In Blow to U.S.
TEHRAN (Press TV) - The first Iranian condensate cargo for Venezuela has been unloaded at the South American country’s port of Puerto Jose, a report says.
The ship on Saturday started discharging about 2 million barrels of South Pars condensate which the state oil company Petroleos de Venezuela SA is thought to blend with Venezuela’s tar-like crude in order to prop up production in the Orinoco oil belt, the financial news provider said.
Iran has already shipped several cargoes of gasoline to Venezuela, but this is the first condensate trade between the two countries.

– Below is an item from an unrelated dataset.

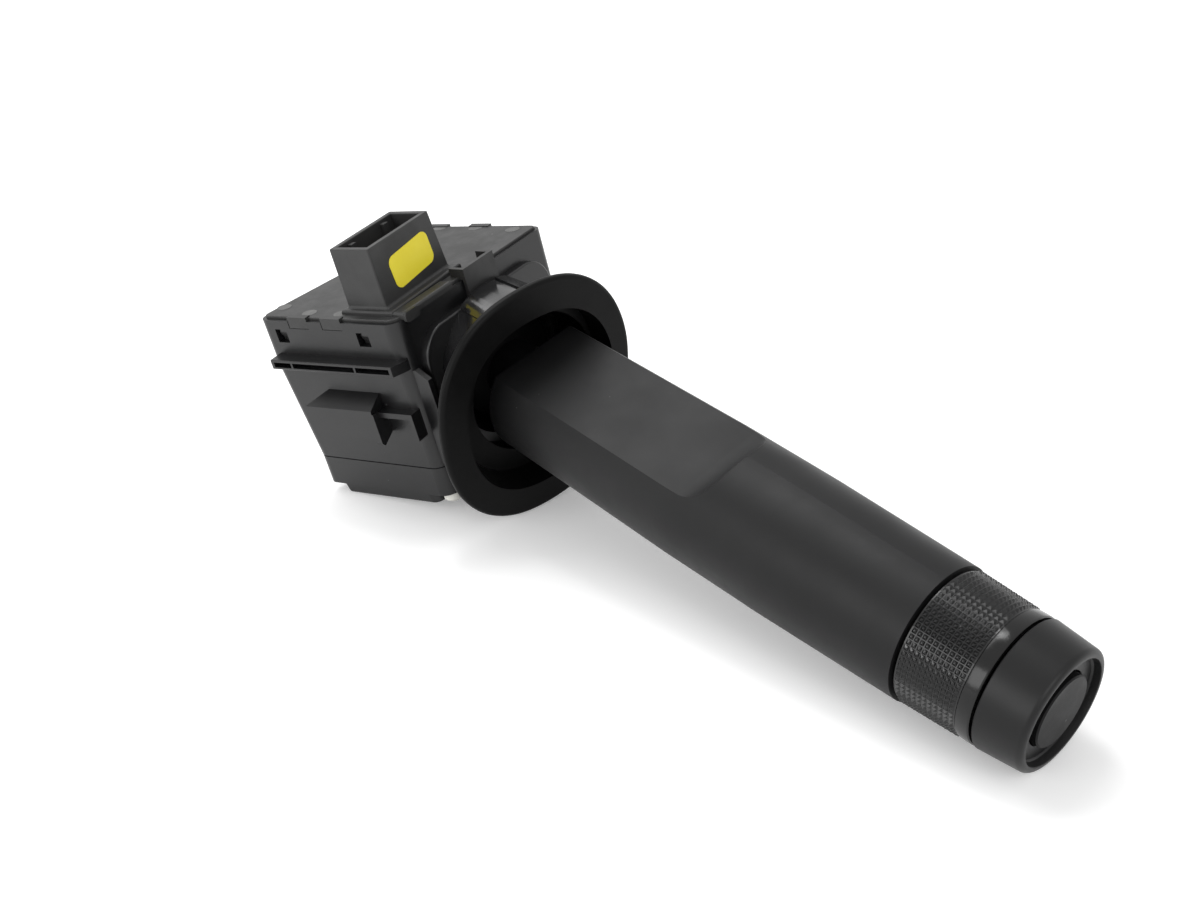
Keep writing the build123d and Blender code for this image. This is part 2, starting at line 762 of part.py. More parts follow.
# Collar on the boss, cut to the boss's face
with BuildPart() as socket_collar:
    cone = (collar_front_r - collar_back_r) / collar_front_s
    revolve(
        rotated_profile(
            [
                (0, collar_back_r - collar_wall),
                (0, collar_back_r),
                (collar_front_s - 0.6, collar_front_r),
                (collar_front_s, collar_front_r - 0.6),
                (collar_front_s, collar_front_r - collar_wall),
            ]
        ),
        axis=lever_axis,
    )
    for turn in range(collar_ribs):
        outward = Vector(across).rotate(Axis((0, 0, 0), along), 360 / collar_ribs * (turn + 0.5))
        with BuildSketch(Plane(origin=pivot, x_dir=along, z_dir=along.cross(outward))):
            with BuildLine():
                Polyline(
                    (1, collar_back_r + cone - 0.5),
                    (1, collar_back_r + cone + collar_rib_h),
                    (bezel_back_s - 1.0, collar_back_r + cone * (bezel_back_s - 1.0) + collar_rib_h),
                    (bezel_back_s - 0.4, collar_back_r + cone * (bezel_back_s - 0.4) - 0.5),
                    close=True,
                )
            make_face()
        revolve(axis=lever_axis, revolution_arc=collar_rib_deg)
    with BuildSketch(lever.offset(bezel_back_s)):
        Circle(collar_back_r - collar_wall + cone * 20)
    extrude(amount=-31, mode=Mode.SUBTRACT)
    split(bisect_by=front.offset(boss_t), keep=Keep.TOP)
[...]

Most importantly, the shipment is apparently the first to reach Venezuela since Iran supplied 1.5 million barrels of gasoline and diesel fuel to the country in May and June despite U.S. threats to stop them.
Last month, the U.S. government went on a full-throttle propaganda campaign, claiming that it had seized 1.116 million barrels of Iranian fuel because it was bound for Venezuela.
Iran, however, put down its foot to assert that neither the ships were Iranian nor their owners or their cargo had any connection to the Islamic Republic.
When the New York Times first reported the seizure of the four cargoes in August, the newspaper headlined it as a "diplomatic doubleheader” which blocked Iran and Venezuela from evading American economic sanctions.
Iranian officials brushed aside the claim, with Iran’s Ambassador to Venezuela Hojjat Soltani saying the report was an "act of psychological warfare perpetrated by the U.S. propaganda machine” trying to compensate for the Trump administration’s "humiliation and defeat by Iran using false propaganda.”
"The United States is seeking to contrive a victory for itself. Neither did the ships nor the cargo belong to Iran,” Minister of Petroleum Bijan Zangeneh told reporters in Tehran.
A legal challenge put up by the owners of the cargoes in the US last week appeared to confirm Iran’s contention.